Is The 2023 Bounce Here to Stay?
Economic conditions started to soften last year as interest rates and inflation rose., However, in Q1 of 2023, the economy showed some impressive resilience, especially in employment levels and consumption. Many now wonder whether this resilience is durable, or whether the pain of higher interest rates, inflation and an aging period of expansion will finally take the steam out of economic activity and the financial markets.
Monty Cerf explains that investors are reportedly buoyed by the early indications of some reduction in inflation and the fuel added to the global economy by China’s rapid post-COVID reopening Also, a warm winter unexpectedly took pressure off of global energy markets, especially in Europe, supply-constrained with the severing of energy relationships with Russia. Global stock markets rebounded sharply in the first quarter, after suffering the worst year since the great recession of 2008.
But is this rally sustainable?
Inflation Challenges May Remain Throughout the Year
Inflation is now showing signs of definite slowing, now under 5% in the US on an annualized basis. The good news is that fears of double-digit inflation have faded. The bad news: inflation is slowing more slowly than one might have hoped given the policy driven rise in interest rates and the marginal reduction of credit being offered by a somewhat strained banking system (see recent bank failures: Silicon Valley, First Republic, Credit Suisse). With the most recent .25% rise, there is now reasonable talk that the Federal Reserve may hold back on further rate hikes, letting some time pass, to see if measures taken to date will continue to have the intended dampening effect on inflation and the economy generally.
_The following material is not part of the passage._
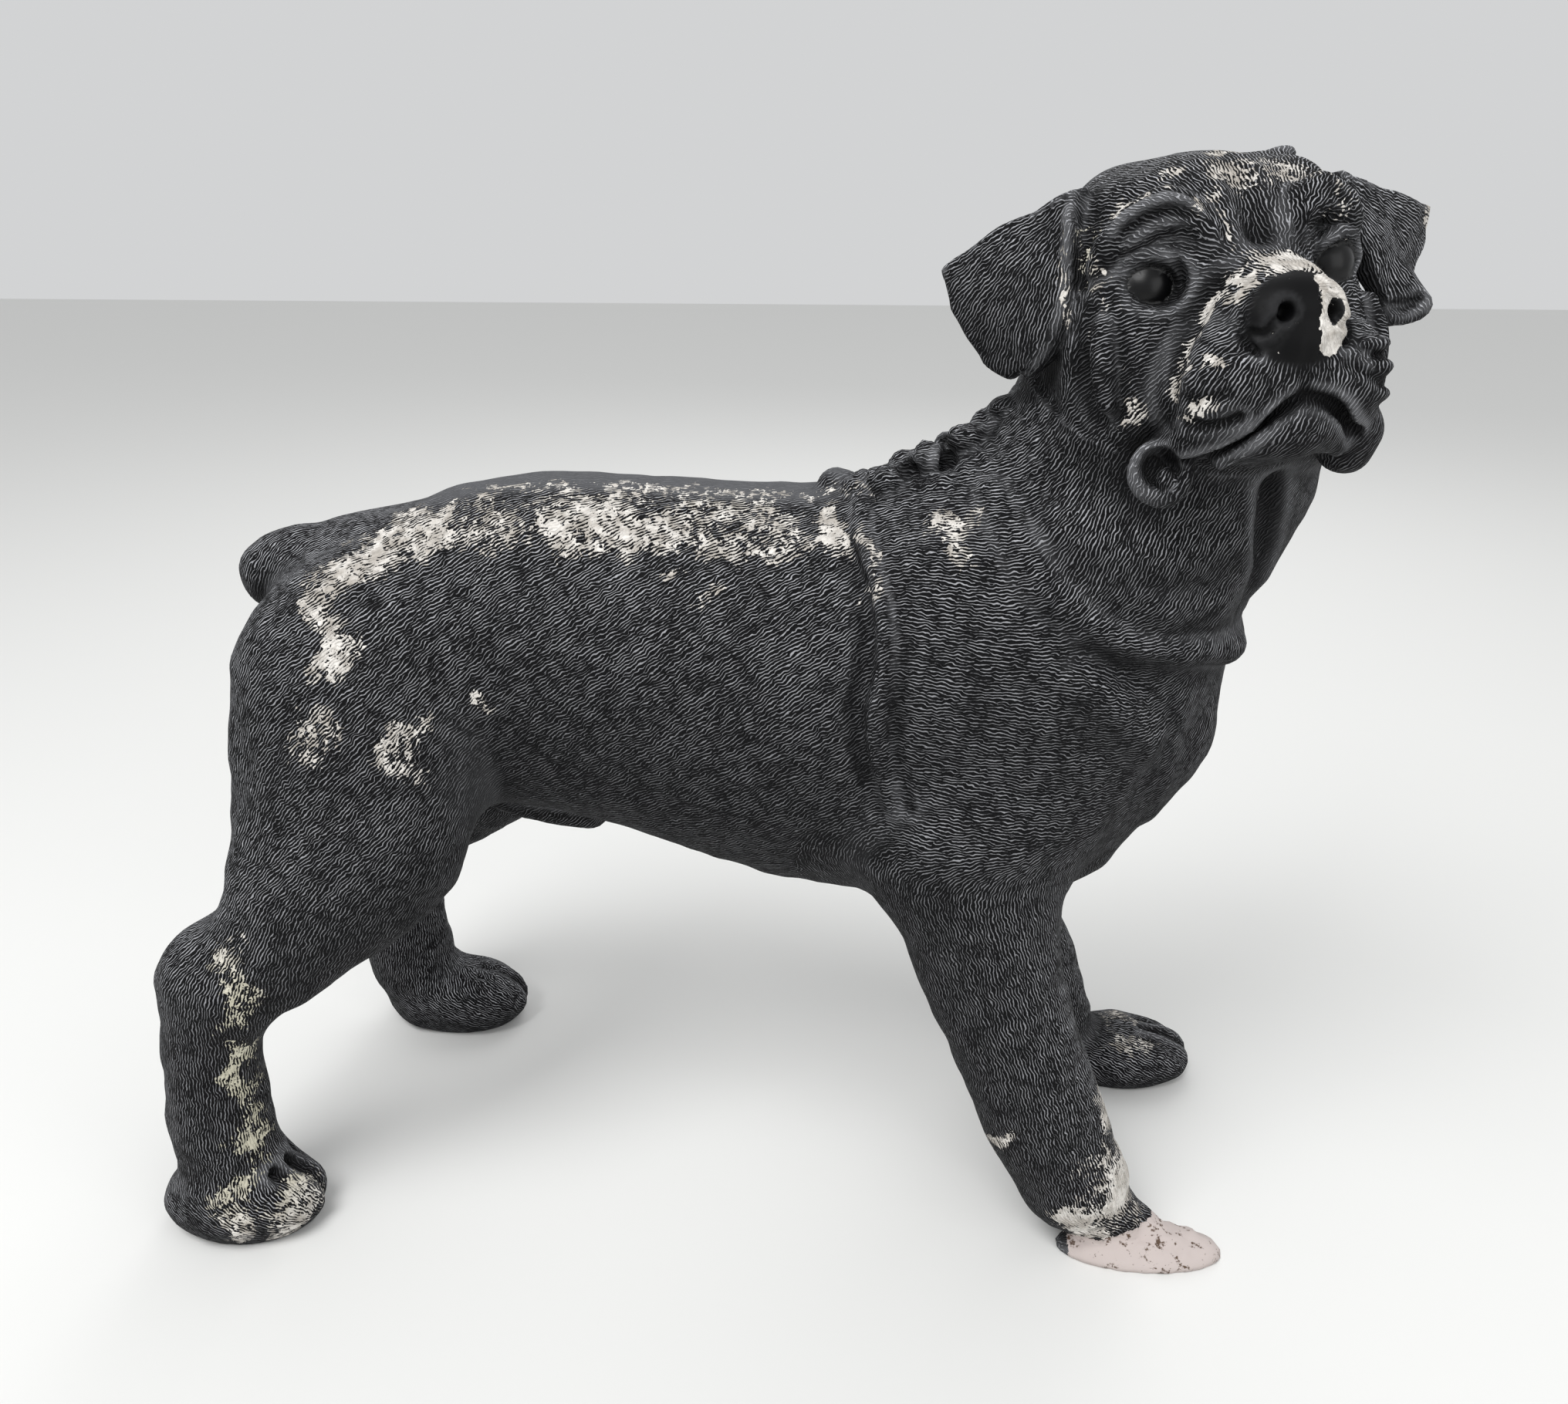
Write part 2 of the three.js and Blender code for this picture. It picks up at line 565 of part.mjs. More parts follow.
// fills a corner wherever the surface would touch itself across a cell, so that every edge has two faces
function closeCorners(values, nx, ny, nz, filled) {
  const steps3 = [1, nx, nx * ny];
  const squares = [[1, nx], [1, nx * ny], [nx, nx * ny]];
  const fill = (a, b) => {
    values[values[a] < values[b] ? a : b] = filled;
  };
  const whole = steps3[0] + steps3[1] + steps3[2];
  let again = true;
  while (again) {
    again = false;
    for (let n = 0; n + whole < values.length; n++) {
      const own = values[n] < 0;
      let changes = 0;
      for (let q = 0; q < 3; q++) changes += own === values[n + steps3[q]] < 0 ? 0 : 1;
      if (!changes && own === values[n + whole] < 0) continue;
      for (const [p, q] of squares) {
        if (own !== values[n + p + q] < 0) continue;
        if (own === values[n + p] < 0 || own === values[n + q] < 0) continue;
        if (own) fill(n + p, n + q);
        else fill(n, n + p + q);
        again = true;
      }
      for (const start of [0, ...steps3]) {
        const one = n + start;
        const two = n + whole - start;
        const sign = values[one] < 0;
        if (sign !== values[two] < 0) continue;
        let same = 0;
        for (let c = 0; c < 8; c++) {
          const corner = n + (c & 1) + ((c >> 1) & 1) * nx + (c >> 2) * nx * ny;
          same += values[corner] < 0 === sign ? 1 : 0;
        }
        if (same !== 2) continue;
        if (sign) fill(n + (start === 1 ? 0 : 1), n + (start === nx ? 0 : nx));
        else fill(one, two);
        again = true;
      }
    }
  }
}

// Thinning: the edge whose loss bends the surface least goes first
function thin({ points, faces }, target, careAt) {
  const place = points.map((p) => [...p]);
  const around = points.map(() => new Set());
  faces.forEach((face, n) => face.forEach((v) => around[v].add(n)));
  const bends = points.map(() => new Float64Array(10));
  const normalOf = (p, q, r) => cross(q.map((v, i) => v - p[i]), r.map((v, i) => v - p[i]));
  for (const face of faces) {
    const [p, q, r] = face.map((v) => place[v]);
    const full = normalOf(p, q, r);
    const area = hypot(...full);
    if (area < 1e-12) continue;
    const [a, b, c] = full.map((v) => v / area);
    const d = -(a * p[0] + b * p[1] + c * p[2]);
    const weight = area * careAt(p);
    const terms = [a * a, a * b, a * c, a * d, b * b, b * c, b * d, c * c, c * d, d * d];
    for (const v of face) terms.forEach((term, i) => (bends[v][i] += term * weight));
  }
  const costAt = (m, [x, y, z]) => m[0] * x * x + 2 * m[1] * x * y + 2 * m[2] * x * z + 2 * m[3] * x
    + m[4] * y * y + 2 * m[5] * y * z + 2 * m[6] * y + m[7] * z * z + 2 * m[8] * z + m[9];
  const bestPlace = (m, p, q) => {
    const middle = p.map((v, i) => (v + q[i]) / 2);
    if (p[2] === 0 || q[2] === 0) {
      const onSole = p[2] === q[2] ? [p, q, middle] : [p[2] === 0 ? p : q];
      return onSole.reduce((best, option) => (costAt(m, option) < costAt(m, best) ? option : best));
    }
    const one = m[4] * m[7] - m[5] * m[5];
    const two = m[1] * m[7] - m[5] * m[2];
    const three = m[1] * m[5] - m[4] * m[2];
    const whole = m[0] * one - m[1] * two + m[2] * three;
    const size = m[0] + m[4] + m[7];
    const options = [p, q, middle];
    if (abs(whole) > 1e-5 * size ** 3) {
      const x = -(m[3] * one - m[1] * (m[6] * m[7] - m[5] * m[8]) + m[2] * (m[6] * m[5] - m[4] * m[8])) / whole;
      const y = -(m[0] * (m[6] * m[7] - m[8] * m[5]) - m[3] * two + m[2] * (m[1] * m[8] - m[6] * m[2])) / whole;
      const z = -(m[0] * (m[4] * m[8] - m[6] * m[5]) - m[1] * (m[1] * m[8] - m[6] * m[2]) + m[3] * three) / whole;
      if (hypot(x - middle[0], y - middle[1], z - middle[2]) < 2 * hypot(p[0] - q[0], p[1] - q[1], p[2] - q[2])) {
        options.push([x, y, max(z, 0.5)]);
      }
    }
    return options.reduce((best, option) => (costAt(m, option) < costAt(m, best) ? option : best));
  };
  const marks = new Int32Array(points.length);
  const heap = [];
  const lift = (item) => {
    let n = heap.push(item) - 1;
    while (n > 0 && heap[(n - 1) >> 1].cost > item.cost) {
      heap[n] = heap[(n - 1) >> 1];
      n = (n - 1) >> 1;
    }
    heap[n] = item;
  };
  const drop = () => {
    const top = heap[0];
    const last = heap.pop();
    if (!heap.length) return top;
    let n = 0;
    for (;;) {
      let child = 2 * n + 1;
      if (child >= heap.length) break;
      if (child + 1 < heap.length && heap[child + 1].cost < heap[child].cost) child++;
      if (heap[child].cost >= last.cost) break;
      heap[n] = heap[child];
      n = child;
    }
    heap[n] = last;
    return top;
  };
  const offer = (a, b) => {
    const sum = bends[a].map((v, i) => v + bends[b][i]);
    const to = bestPlace(sum, place[a], place[b]);
    lift({ cost: max(costAt(sum, to), 0), a, b, to, sum, mark: marks[a] + marks[b] });
  };
  const neighbours = (v) => {
    const found = new Set();
    for (const n of around[v]) faces[n].forEach((other) => other !== v && found.add(other));
    return found;
  };
  faces.forEach((face) => face.forEach((a, i) => {
    const b = face[(i + 1) % 3];
    if (a < b) offer(a, b);
  }));
  const turnsOver = (v, other, to) => {
    for (const n of around[v]) {
      const face = faces[n];
      if (face.includes(other)) continue;
      const before = unit(normalOf(...face.map((w) => place[w])));
      const after = normalOf(...face.map((w) => (w === v ? to : place[w])));
      const size = hypot(...after);
      if (size < 1e-6 || before.reduce((sum, c, i) => sum + c * after[i], 0) < 0.35 * size) return true;
    }
    return false;
  };
  let left = faces.length;
  while (left > target && heap.length) {
    const { a, b, to, sum, mark } = drop();
    if (!around[a].size || !around[b].size || marks[a] + marks[b] !== mark) continue;
    const near = neighbours(a);
    if (!near.has(b)) continue;
    let shared = 0;
    for (const v of neighbours(b)) shared += near.has(v) ? 1 : 0;
    if (shared !== 2 || turnsOver(a, b, to) || turnsOver(b, a, to)) continue;
    for (const n of [...around[b]]) {
      if (around[a].has(n)) {
        faces[n].forEach((v) => around[v].delete(n));
        faces[n] = null;
        left--;
      } else {
        faces[n][faces[n].indexOf(b)] = a;
        around[a].add(n);
      }
    }
    around[b].clear();
    place[a] = to;
    bends[a] = sum;
    marks[a]++;
    marks[b]++;
    for (const v of neighbours(a)) offer(a, v);
  }
  return { points: place, faces: faces.filter(Boolean) };
}

// keeps the one big body and drops specks
function biggestPiece({ points, faces }) {
  const root = Int32Array.from(points, (_, i) => i);
  const find = (v) => {
    while (root[v] !== v) {
      root[v] = root[root[v]];
      v = root[v];
    }
    return v;
  };
  for (const [a, b, c] of faces) {
    root[find(a)] = find(b);
    root[find(b)] = find(c);
  }
  const sizes = new Map();
  faces.forEach(([a]) => sizes.set(find(a), (sizes.get(find(a)) ?? 0) + 1));
  const main = [...sizes].reduce((best, item) => (item[1] > best[1] ? item : best))[0];
  return { points, faces: faces.filter(([a]) => find(a) === main) };
}

// Build: cover, keep the body, thin it, and set it on the ground in millimetres
function build() {
  const low = [-620, -270, -1.5 * CELL];
  const high = [640, 290, 1040];
  const covered = biggestPiece(cover(figure, low, high, CELL));
  for (const p of covered.points) {
    if (p[2] < CELL * 0.45) p[2] = 0;
  }
  const eyesAndNose = [[10, -71, 0, 36], [8, 68, 4, 36], [88, 0, -36, 44], [26, -78, -133, 36]];
  const careAt = (p) => {
    const [a, b, c] = inside(HEAD, ...p);
    if (eyesAndNose.some(([x, y, z, reach]) => hypot(a - x, b - y, c - z) < reach)) return EYE_CARE;
    return hypot(p[0] - 370, p[1] + 60, p[2] - 880) < 230 ? HEAD_CARE : 1;
  };
  const { points, faces } = thin(covered, FACES, careAt);
  const used = new Map();
  faces.flat().forEach((v) => used.has(v) || used.set(v, used.size));
  const kept = [...used.keys()].map((v) => points[v]);
  const middle = [0, 1].map((i) => (min(...kept.map((p) => p[i])) + max(...kept.map((p) => p[i]))) / 2);
  const positions = kept.flatMap(([x, y, z]) => [(x - middle[0]) * SHARE, (y - middle[1]) * SHARE, z * SHARE]);
  const geometry = new THREE.BufferGeometry();
  geometry.setAttribute("position", new THREE.Float32BufferAttribute(positions, 3));
  geometry.setIndex(faces.flat().map((v) => used.get(v)));
  geometry.computeVertexNormals();
  return geometry;
}

const paint = new THREE.MeshStandardMaterial({ color: "#3a3a3b", roughness: 0.75, metalness: 0 });
const dog = new THREE.Mesh(build(), paint);
dog.name = "dog";

const root = new THREE.Group();
root.name = "dog_garden_statue";
root.add(dog);

export default root;
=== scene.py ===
# %% [markdown]
# # A cast garden dog
# The real object is a concrete cast of a standing dog, painted black, with fur combed into its surface and
# paint that has worn down to pale cement. It is one piece, so the scene has one mesh. We start by loading the
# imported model, which fixes where everything is. All coordinates in Blender are metres, with Z up.

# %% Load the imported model
import math

import bpy
import mathutils
import numpy as np
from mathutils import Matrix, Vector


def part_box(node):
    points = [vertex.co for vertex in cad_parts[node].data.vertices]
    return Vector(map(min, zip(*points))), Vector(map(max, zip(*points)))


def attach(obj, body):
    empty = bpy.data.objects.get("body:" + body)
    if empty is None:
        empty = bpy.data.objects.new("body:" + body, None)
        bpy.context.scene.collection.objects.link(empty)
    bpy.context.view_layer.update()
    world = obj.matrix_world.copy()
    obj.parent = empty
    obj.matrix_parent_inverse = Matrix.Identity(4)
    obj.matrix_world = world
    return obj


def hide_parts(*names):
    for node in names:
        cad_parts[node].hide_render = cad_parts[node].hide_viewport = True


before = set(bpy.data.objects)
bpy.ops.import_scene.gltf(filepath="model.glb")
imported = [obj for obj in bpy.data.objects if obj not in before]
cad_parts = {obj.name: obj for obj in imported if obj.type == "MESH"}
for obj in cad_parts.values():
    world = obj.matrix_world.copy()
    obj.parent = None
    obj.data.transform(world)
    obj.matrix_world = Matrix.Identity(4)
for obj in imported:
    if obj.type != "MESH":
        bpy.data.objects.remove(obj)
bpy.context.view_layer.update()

cad_low, cad_high = (np.array(corner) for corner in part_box("dog"))
print("packed dog, metres:", (cad_high - cad_low).round(3))

# %% [markdown]
# ## Measuring inside the figure
# A sculptor measures a figure in shares of its height, and so do we: places are thousandths of the height. X
# runs along the body to the chest, Y to the dog's left, Z up. One number turns a share into metres.

# %% Units
HEIGHT = 0.670
SHARE = HEIGHT / 1000


def share(millimetres):
    return millimetres / 1000 / SHARE


print("one share is", round(SHARE * 1000, 3), "mm")

# %% [markdown]
# ## Sculpting with distances
# Hand sculpting does not repeat exactly, and metaballs blur. A distance field does what a modeller does in
# clay: each form gives, for any point, how far away its surface is. Adding a form keeps the smaller distance,
# and a blend width smooths the seam as a thumb would. Taking a form away carves a groove in the same manner.


# %% Blending and turned frames
def blend(a, b, width):
    near = np.maximum(width - np.abs(a - b), 0) / width
    return np.minimum(a, b) - near * near * width / 4


def unit(vector):
    return vector / np.linalg.norm(vector)


def turned_frame(at, yaw=0, pitch=0, roll=0):
    y, p, r = (math.radians(angle) for angle in (yaw, pitch, roll))
    forward = np.array([math.cos(y) * math.cos(p), math.sin(y) * math.cos(p), math.sin(p)])
    level = np.array([-math.sin(y), math.cos(y), 0])
    over = np.cross(forward, level)
    left = level * math.cos(r) + over * math.sin(r)
    up = over * math.cos(r) - level * math.sin(r)
    return np.array(at, float), np.array([forward, left, up])


def inside(placed, x, y, z):
    at, axes = placed
    a, b, c = x - at[0], y - at[1], z - at[2]
    return tuple(axis[0] * a + axis[1] * b + axis[2] * c for axis in axes)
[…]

Resilient Employment Conditions Have Surprised Us, But it’s Unclear How Long It Will Last.
In the face of mounting inflation and interest rate pressure, the labor markets have been stunningly resilient. Many hundreds of thousands of non-farm jobs have been added to the labor pool every month all year. Unemployment rates are at a near all time low, notwithstanding the five-digit layoff programs at some of the large tech companies that we see in the headlines (Facebook, Google, etc.). Smaller businesses are still hiring aggressively. And labor costs are, very roughly increasing to match inflation. Labor force participation, which had dipped sharply, is also slowly recovering.
The real question now is whether this can last, or will the cumulative weight of inflation and interest rates eventually hit the labor markets with an uncertain time lag that is very hard to predict.
The tightrope act is this: Can the Federal Reserve (engineering interest rate hikes) alongside the slowing of the provision of credit from a more cautious and capital constrained banking community, be powerful enough to finish the job of slowing inflation down to target levels of around 2-2.5% without forcing the economy into a significant recession. Otherwise put, the pain will come, but will there be a “soft landing” or a “hard landing.”
Slowing Growth Expected as The Year Trudges Forward
While consumption remains strong, supported by resilient employment conditions, one reasonably expects some material slowing of corporate earnings. It’s not clear that the economy has a reasonable chance of returning to material growth until 2024. What is not clear is whether growth will turn negative before it accelerates again (which is the economists’ definition of a recession). But some continued economic slowing does seem inevitable. I can’t seem to find two economists who really agree on when we will hit the bottom and how deep that bottom will be. Monty Cerf guesses that it will be by Q1 2024, not before.
So, Is The 2023 Bounce Really Here to Stay?
Notwithstanding the strong start in the markets in the first quarter of 2023, now is not the time to be complacent. With reduced earnings, price to earnings multiples still remain high for an environment with such high rates and inflation. While the markets do tend to look forward to brighter days, typically markets don’t fully recover until there are clear signs that both interest rates and inflation really are declining. That just hasn’t happened yet. In the meantime patience is our best friend. On the margin, one might consider adding bond exposures, which now can deliver credible returns for the first time in over a decade. It is also worthwhile to consider more defensive and higher dividend paying stocks that often hold their value better than others in more uncertain and higher inflationary environments. Some caution is advised. As Yogi Berra once quipped: “That’s the thing about the future, it’s so hard to predict.” For the long term, Monty Cerf remains very positive. For the short term, he expects a more rocky road.